** BEGIN **

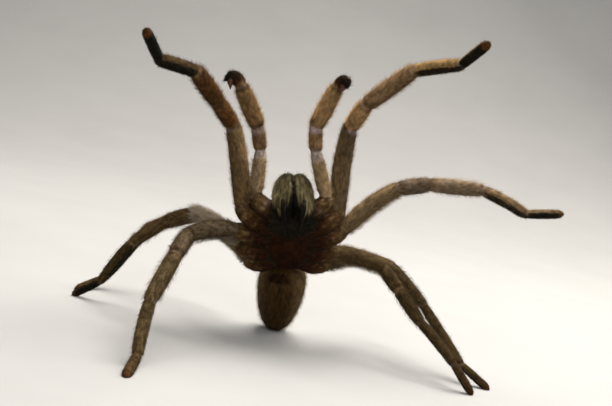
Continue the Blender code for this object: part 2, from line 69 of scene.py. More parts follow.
# Other ovals of the body: place, half sizes and the lie of their fur, in the body's frame
MASSES = [("trunk", (0, 1.2, 0.5), (7.3, 8.4, 2.0), (0, -1, 0)),
          ("sternum", (0, 0.4, -0.4), (5.2, 6.9, 2.75), (0, -1, -0.3)),
          ("web", (-6.6, 7.3, 0.3), (1.5, 1.7, 1.0), (-1, 0.6, 0)),
          ("web", (6.6, 7.3, 0.3), (1.5, 1.7, 1.0), (1, 0.6, 0)),
          ("lip", (0, 6.1, -1.7), (1.5, 1.3, 1.1), (0, 1, -0.5)),
          ("mound", (0, EYE_MOUND_AHEAD, EYE_MOUND_RISE - 0.1), (1.5, 1.0, 0.8), (0, -1, 0))]
ABDOMEN_AT, ABDOMEN_WAY, ABDOMEN_LENGTH = (-0.6, -8.5, 1.5), (86.0, -60.0), 15.4
ABDOMEN_RADII = [(-0.03, 4.2), (0.03, 4.95), (0.14, 5.25), (0.3, 5.25), (0.48, 5.0),
                 (0.66, 4.5), (0.82, 3.8), (0.94, 2.85), (1.0, 1.8)]
# Oval mark under the front of the abdomen
MARK_ASIDE, MARK_BELOW, MARK_DEPTH, MARK_HALF = 0.3, 3.1, 1.2, (2.2, 0.85)
SPINNERET_LENGTH, SPINNERET_SPREAD = 4.2, 24.0
SPINNERET_RADII = [(0, .6), (.3, .52), (.34, .42), (.4, .5), (.66, .46), (.7, .34), (.76, .4),
                   (1, .2)]
HIPS = {"palp": (6.9, 9.4, 0.0), 1: (9.3, 6.45, 0.0), 2: (10.0, 2.2, 0.0),
        3: (9.0, -2.0, 0.0), 4: (7.4, -5.4, 0.0)}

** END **

[The request]: Reproduce the full listing exactly.

[Result of the exercise]:
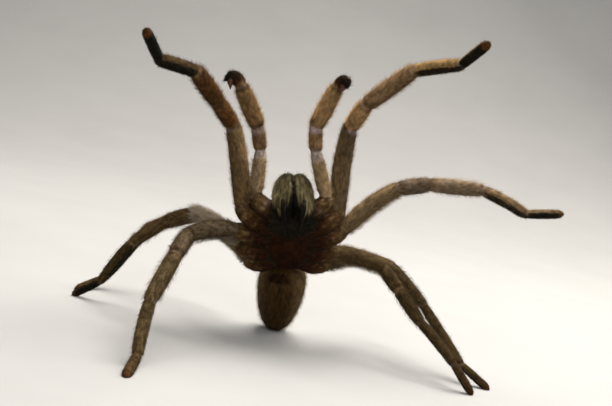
Continue the Blender code for this object: part 2, from line 69 of scene.py. More parts follow.
# Other ovals of the body: place, half sizes and the lie of their fur, in the body's frame
MASSES = [("trunk", (0, 1.2, 0.5), (7.3, 8.4, 2.0), (0, -1, 0)),
          ("sternum", (0, 0.4, -0.4), (5.2, 6.9, 2.75), (0, -1, -0.3)),
          ("web", (-6.6, 7.3, 0.3), (1.5, 1.7, 1.0), (-1, 0.6, 0)),
          ("web", (6.6, 7.3, 0.3), (1.5, 1.7, 1.0), (1, 0.6, 0)),
          ("lip", (0, 6.1, -1.7), (1.5, 1.3, 1.1), (0, 1, -0.5)),
          ("mound", (0, EYE_MOUND_AHEAD, EYE_MOUND_RISE - 0.1), (1.5, 1.0, 0.8), (0, -1, 0))]
ABDOMEN_AT, ABDOMEN_WAY, ABDOMEN_LENGTH = (-0.6, -8.5, 1.5), (86.0, -60.0), 15.4
ABDOMEN_RADII = [(-0.03, 4.2), (0.03, 4.95), (0.14, 5.25), (0.3, 5.25), (0.48, 5.0),
                 (0.66, 4.5), (0.82, 3.8), (0.94, 2.85), (1.0, 1.8)]
# Oval mark under the front of the abdomen
MARK_ASIDE, MARK_BELOW, MARK_DEPTH, MARK_HALF = 0.3, 3.1, 1.2, (2.2, 0.85)
SPINNERET_LENGTH, SPINNERET_SPREAD = 4.2, 24.0
SPINNERET_RADII = [(0, .6), (.3, .52), (.34, .42), (.4, .5), (.66, .46), (.7, .34), (.76, .4),
                   (1, .2)]
HIPS = {"palp": (6.9, 9.4, 0.0), 1: (9.3, 6.45, 0.0), 2: (10.0, 2.2, 0.0),
        3: (9.0, -2.0, 0.0), 4: (7.4, -5.4, 0.0)}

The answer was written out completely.